O descumprimento da lei implicará penalidades severas: devolução integral dos valores públicos utilizados, corrigidos monetariamente; multa equivalente a 50% do valor total empregado; além da responsabilização administrativa, civil e penal dos gestores públicos e demais responsáveis pela contratação ou aprovação do apoio financeiro.
Na justificativa da lei, o deputado Sargento Neto destacou a preocupação com a influência de conteúdos que romantizam o crime, sobretudo entre os jovens. “Eventos que exaltam comportamentos ilegais ou violentos podem contribuir para a normalização dessas práticas na sociedade, especialmente entre os jovens, grupo mais vulnerável à influência de conteúdos que romantizam o crime”, afirmou.

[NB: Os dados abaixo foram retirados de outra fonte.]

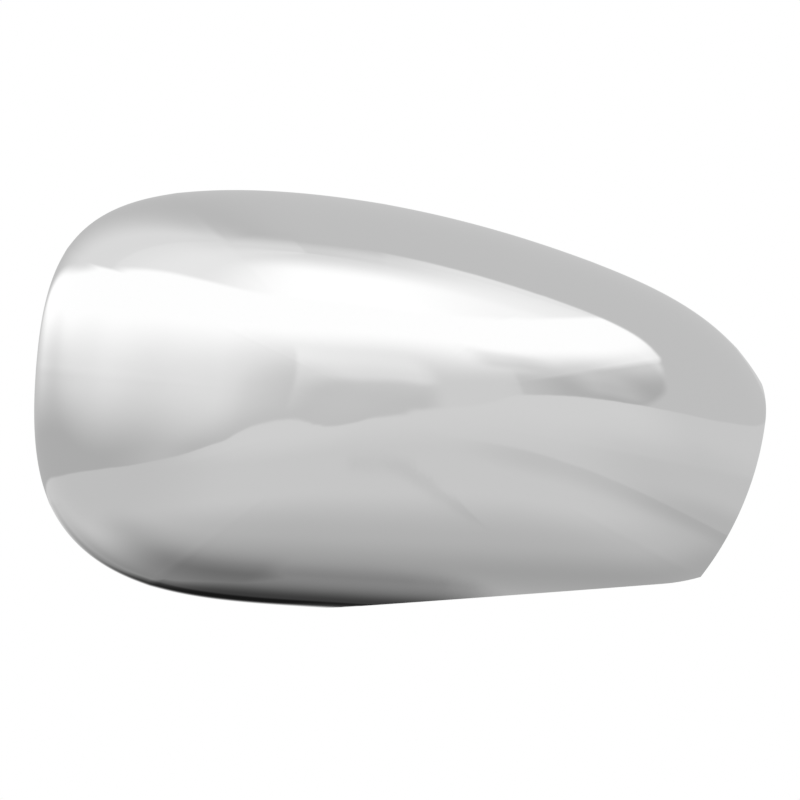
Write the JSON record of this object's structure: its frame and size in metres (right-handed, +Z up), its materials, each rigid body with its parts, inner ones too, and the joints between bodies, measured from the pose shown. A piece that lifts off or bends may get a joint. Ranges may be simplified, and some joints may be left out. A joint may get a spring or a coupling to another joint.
{
  "type": "wing mirror cover",
  "caption": "Chrome-plated wing mirror cover that clips onto the front of the mirror housing: a thin domed shell with a lipped rim, snap tongues, locating posts and a cut for the mirror arm.",
  "frame": {"origin": "middle of the rim plane, where the cover seats on the mirror housing", "axes": "+X inboard along the length, towards the nose and the arm cut; +Y back out of the rim, towards the mirror housing; +Z up"},
  "size_m": [0.2396, 0.07, 0.137],
  "materials": {
    "chrome_plate": "polished"
  },
  "bodies": {
    "root": {"mirror_cover": "chrome_plate"}
  },
  "joints": []
}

Ele também ressaltou que a medida visa preservar o patrimônio cultural paraibano, orientando os recursos do Estado para iniciativas que respeitem os valores éticos, morais e sociais da população.
Posicionamentos
Apesar da defesa, a medida já gera polêmica. Setores culturais e especialistas em Direito questionam a objetividade dos critérios de análise e alertam para o risco de censura. Também há dúvidas sobre como será garantido o direito de defesa de artistas ou organizadores que se sintam prejudicados. Juristas avaliam ainda que a norma pode ser contestada judicialmente por suposta violação da liberdade de expressão e de manifestação artística.
O ativista Alex Araújo, integrante do coletivo Hip Hop Paraíba, criticou a iniciativa. Para ele, a lei retrocede na liberdade artística e cultural, sobretudo para a juventude periférica. “Ela demonstra um ímpeto de censura às culturas urbanas e transfere para a arte a responsabilidade no combate ao crime organizado, criminalizando jovens que usam a cultura como forma de resistência e sobrevivência. Isso pode trazer consequências graves, empurrando ainda mais essa juventude para a marginalização”, declara.

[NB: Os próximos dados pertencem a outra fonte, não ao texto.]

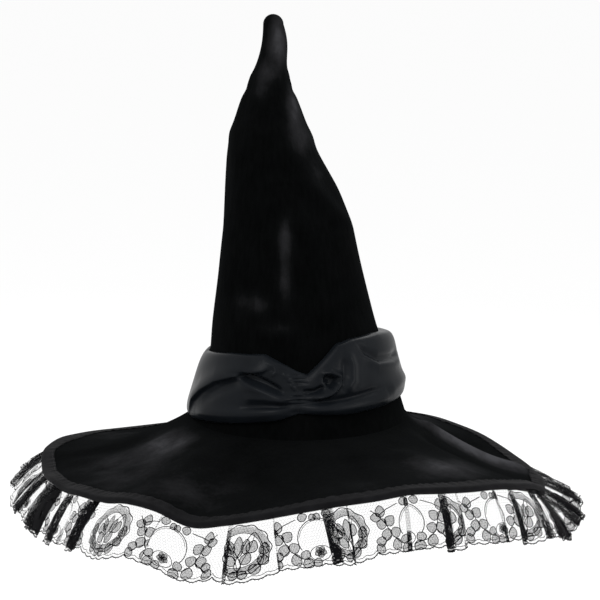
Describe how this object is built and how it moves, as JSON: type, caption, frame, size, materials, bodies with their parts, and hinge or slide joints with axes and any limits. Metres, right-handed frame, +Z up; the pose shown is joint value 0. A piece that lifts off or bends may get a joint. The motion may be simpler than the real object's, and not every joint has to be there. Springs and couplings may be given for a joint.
{
  "type": "witch hat",
  "caption": "Tall pointed witch hat with a crooked tip, a gathered satin band, a wired drooping brim bound in tape and a gathered lace edge.",
  "frame": {"origin": "middle of the head opening, at the height of the seam between crown and brim", "axes": "+Z up the crown, -Y towards the front where the band is pinched, +X to the wearer's left"},
  "size_m": [0.5494, 0.5093, 0.4931],
  "materials": {
    "velvet": "short-pile velvet, near black with a soft grey sheen",
    "buckram": "stiffened woven interlining",
    "lining": "thin smooth lining cloth",
    "underbrim": "plain black woven cloth, matt",
    "wadding": "loose fibre filling",
    "wire": "annealed steel wire",
    "binding": "bias tape, charcoal black, matt",
    "lace": "fine black machine lace",
    "satin": "charcoal black satin with a bright soft shine",
    "thread": "sewing thread",
    "sweatband": "ribbed black ribbon, matt"
  },
  "bodies": {
    "hat_base": {"crown_velvet_lower": "velvet", "crown_interlining_lower": "buckram", "crown_back_seam_lower": "velvet", "crown_lining_lower": "lining", "sweatband": "sweatband", "crown_brim_seam": "velvet", "brim_velvet_centre": "velvet", "brim_stiffener_centre": "buckram", "brim_facing_centre": "underbrim", "brim_wire_centre": "wire", "brim_binding_centre": "binding", "lace_front": "lace", "lace_back": "lace", "satin_band": "satin", "satin_band_back_join": "satin", "band_front_tack": "thread", "band_side_tacks": "thread"},
    "crown_upper": {"crown_velvet_upper": "velvet", "crown_interlining_upper": "buckram", "crown_back_seam_upper": "velvet", "crown_lining_upper": "lining", "crown_top_wadding": "wadding", "crown_top_wire": "wire"},
    "crown_tip": {"crown_velvet_tip": "velvet", "tip_wadding": "wadding", "tip_wire": "wire"},
    "brim_left": {"brim_velvet_left": "velvet", "brim_stiffener_left": "buckram", "brim_facing_left": "underbrim", "brim_wire_left": "wire", "brim_binding_left": "binding", "lace_left": "lace"},
    "brim_right": {"brim_velvet_right": "velvet", "brim_stiffener_right": "buckram", "brim_facing_right": "underbrim", "brim_wire_right": "wire", "brim_binding_right": "binding", "lace_right": "lace"}
  },
  "joints": [
    {"name": "crown_lean", "type": "hinge", "parent": "hat_base", "child": "crown_upper", "pos_m": [-0.0105, 0, 0.19], "axis": [0, 1, 0], "range_deg": [-15, 25]},
    {"name": "tip_bend", "type": "hinge", "parent": "crown_upper", "child": "crown_tip", "pos_m": [-0.0264, 0, 0.322], "axis": [0, 1, 0], "range_deg": [-30, 30]},
    {"name": "brim_left_turn_up", "type": "hinge", "parent": "hat_base", "child": "brim_left", "pos_m": [-0.145, 0, -0.014], "axis": [0, 1, 0], "range_deg": [0, 35]},
    {"name": "brim_right_turn_up", "type": "hinge", "parent": "hat_base", "child": "brim_right", "pos_m": [0.145, 0, -0.017], "axis": [0, -1, 0], "range_deg": [0, 35]}
  ]
}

Já o advogado constitucionalista Henrique Toscano considera que a norma é válida, devendo-se ter a cautela de não criminalizar a prática de denunciar injustiças por meio da arte. “Existe uma apologia ao crime, que é algo mais direto: a convocação à prática do crime ou a celebração de um criminoso — não de um resistente —, validando os seus atos quando se está em um contexto de democracia. Isso é um tanto quanto diferente de encenações artísticas que retratam situações do passado, remontando cenas históricas, e que representam um retrato ou reconstrução de uma crítica social das injustiças”, aponta.

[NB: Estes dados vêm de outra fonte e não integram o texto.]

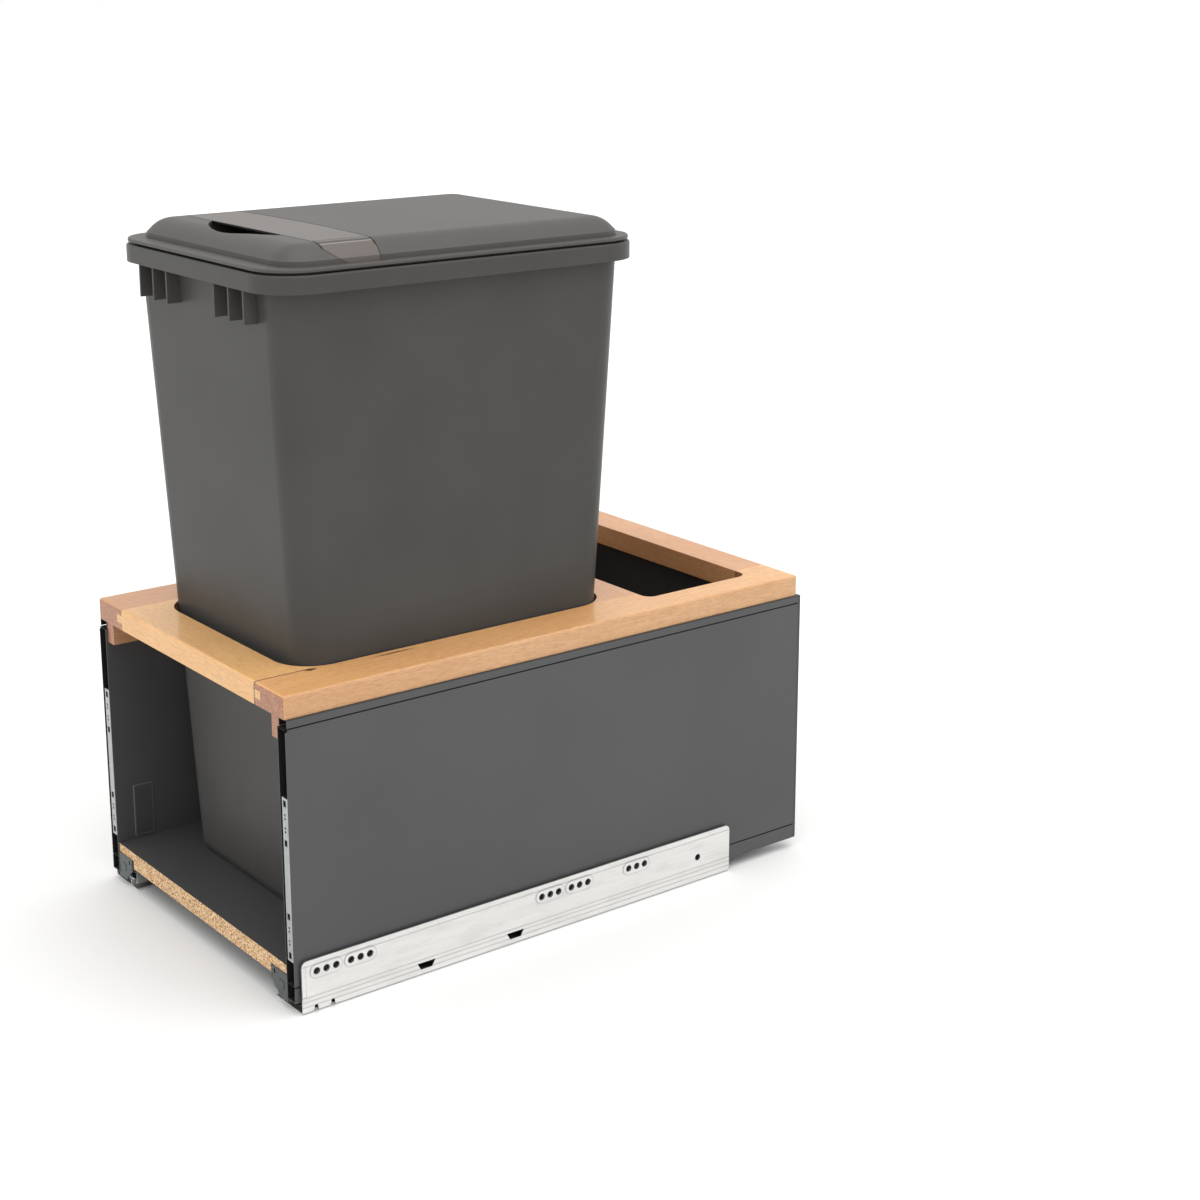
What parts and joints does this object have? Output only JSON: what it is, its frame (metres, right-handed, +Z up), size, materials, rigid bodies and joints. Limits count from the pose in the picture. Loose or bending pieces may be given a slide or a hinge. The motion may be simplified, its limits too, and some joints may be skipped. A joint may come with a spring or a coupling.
{
  "type": "pull-out waste bin unit",
  "caption": "Pull-out waste unit on undermount runners: a steel-sided drawer with a maple top frame that holds a tall tapered bin with a lift-off lid.",
  "frame": {"origin": "middle of the footprint, on the cabinet floor that the runners stand on", "axes": "+X to the right seen from the front, +Y towards the back of the cabinet, +Z up; the drawer opens towards -Y"},
  "size_m": [0.343, 0.547, 0.6115],
  "materials": {
    "grey_powder_coat": "satin powder coat with a fine texture, dark grey",
    "zinc_plated_steel": "zinc plated roll-formed sheet, bright with fine lengthwise lines",
    "zinc_bracket": "zinc plated pressed sheet",
    "bright_steel": "ground bearing steel",
    "screw_zinc": "zinc plated screws",
    "maple": "clear satin lacquer over solid maple",
    "faced_chipboard": "dark grey melamine faces over raw chipboard edges",
    "bin_plastic": "fine moulded texture, warm dark grey",
    "lid_plastic": "fine moulded texture, warm dark grey",
    "handle_plastic": "smooth satin grey, slightly lighter than the lid",
    "black_plastic": "black glass-filled nylon"
  },
  "bodies": {
    "cabinet_runners": {"cabinet_profile_left": "zinc_plated_steel", "cabinet_profile_right": "zinc_plated_steel", "soft_close_damper_left": "black_plastic", "soft_close_damper_right": "black_plastic"},
    "middle_left": {"middle_profile_left": "zinc_plated_steel"},
    "middle_right": {"middle_profile_right": "zinc_plated_steel"},
    "lower_carriage_left": {"lower_cage_left": "black_plastic", "lower_rollers_left": "bright_steel"},
    "lower_carriage_right": {"lower_cage_right": "black_plastic", "lower_rollers_right": "bright_steel"},
    "upper_carriage_left": {"upper_cage_left": "black_plastic", "upper_rollers_left": "bright_steel"},
    "upper_carriage_right": {"upper_cage_right": "black_plastic", "upper_rollers_right": "bright_steel"},
    "drawer": {"side_outer_skin_left": "grey_powder_coat", "side_outer_skin_right": "grey_powder_coat", "side_inner_skin_left": "grey_powder_coat", "side_inner_skin_right": "grey_powder_coat", "side_top_cap_left": "grey_powder_coat", "side_top_cap_right": "grey_powder_coat", "side_bottom_rail_left": "grey_powder_coat", "side_bottom_rail_right": "grey_powder_coat", "side_end_cap_left": "grey_powder_coat", "side_end_cap_right": "grey_powder_coat", "front_fixing_strip_left": "zinc_bracket", "front_fixing_strip_right": "zinc_bracket", "access_cover_left": "grey_powder_coat", "access_cover_right": "grey_powder_coat", "drawer_profile_left": "zinc_plated_steel", "drawer_profile_right": "zinc_plated_steel", "front_bracket_left": "zinc_bracket", "front_bracket_right": "zinc_bracket", "front_coupling_left": "black_plastic", "front_coupling_right": "black_plastic", "rear_bracket_left": "zinc_bracket", "rear_bracket_right": "zinc_bracket", "bottom_board": "faced_chipboard", "back_panel": "faced_chipboard", "back_panel_screws": "screw_zinc", "frame_rail_left": "maple", "frame_rail_right": "maple", "front_board": "maple", "middle_board": "maple", "rear_board": "maple", "hanging_cleat_left": "maple", "hanging_cleat_right": "maple", "cleat_screws": "screw_zinc"},
    "bin": {"bin": "bin_plastic"},
    "lid": {"lid_shell": "lid_plastic", "lid_handle": "handle_plastic"}
  },
  "joints": [
    {"name": "drawer_slide", "type": "slide", "parent": "cabinet_runners", "child": "drawer", "axis": [0, -1, 0], "range_m": [0, 0.45]},
    {"name": "middle_slide_left", "type": "slide", "parent": "cabinet_runners", "child": "middle_left", "axis": [0, -1, 0], "range_m": [0, 0.225]},
    {"name": "lower_carriage_slide_left", "type": "slide", "parent": "cabinet_runners", "child": "lower_carriage_left", "axis": [0, -1, 0], "range_m": [0, 0.1125]},
    {"name": "upper_carriage_slide_left", "type": "slide", "parent": "middle_left", "child": "upper_carriage_left", "axis": [0, -1, 0], "range_m": [0, 0.1125]},
    {"name": "middle_slide_right", "type": "slide", "parent": "cabinet_runners", "child": "middle_right", "axis": [0, -1, 0], "range_m": [0, 0.225]},
    {"name": "lower_carriage_slide_right", "type": "slide", "parent": "cabinet_runners", "child": "lower_carriage_right", "axis": [0, -1, 0], "range_m": [0, 0.1125]},
    {"name": "upper_carriage_slide_right", "type": "slide", "parent": "middle_right", "child": "upper_carriage_right", "axis": [0, -1, 0], "range_m": [0, 0.1125]},
    {"name": "bin_lift", "type": "slide", "parent": "drawer", "child": "bin", "axis": [0, 0, 1], "range_m": [0, 0.26]},
    {"name": "lid_lift", "type": "slide", "parent": "bin", "child": "lid", "axis": [0, 0, 1], "range_m": [0, 0.12]}
  ],
  "couplings": [
    {"joint": "middle_slide_left", "follows": "drawer_slide", "ratio": 0.5},
    {"joint": "lower_carriage_slide_left", "follows": "drawer_slide", "ratio": 0.25},
    {"joint": "upper_carriage_slide_left", "follows": "drawer_slide", "ratio": 0.25},
    {"joint": "middle_slide_right", "follows": "drawer_slide", "ratio": 0.5},
    {"joint": "lower_carriage_slide_right", "follows": "drawer_slide", "ratio": 0.25},
    {"joint": "upper_carriage_slide_right", "follows": "drawer_slide", "ratio": 0.25}
  ]
}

Toscano exemplifica, então, um cenário em que a lei pode ser aplicada. “Artistas já devidamente conhecidos, que fazem apologia ao tráfico de drogas como algo a ser incentivado, não podem, de forma alguma, ter qualquer tipo de benefício do dinheiro público, tendo em vista que, além de ser crime o que fazem, o Estado não pode promover esse tipo de atitude”, defende.
Lei Anti-Oruam
A iniciativa ficou conhecida como Lei Anti-Oruam em referência ao rapper carioca que motivou a discussão sobre o tema. Projetos semelhantes já foram aprovados em capitais como São Paulo, Rio de Janeiro, Florianópolis, Manaus, Palmas e Campo Grande, além de municípios como Ariquemes (RO) e Cascavel (PR). Em todos os casos, o objetivo é impedir o uso de verbas públicas para financiar eventos que façam apologia ao crime organizado, ao consumo de drogas ou a comportamentos ilegais.
Oruam é o nome artístico de Mauro Davi dos Santos Nepomuceno, de 25 anos, um dos nomes mais populares da cena do trap nacional. Com mais de 13 milhões de ouvintes mensais no Spotify, ele tem presença marcada nos principais festivais do país. Seu repertório transita entre funk, rap e R&B, com letras que falam de ostentação, relacionamentos e vivências da periferia.
*Matéria publicada originalmente na edição impressa do dia 12 de setembro de 2025.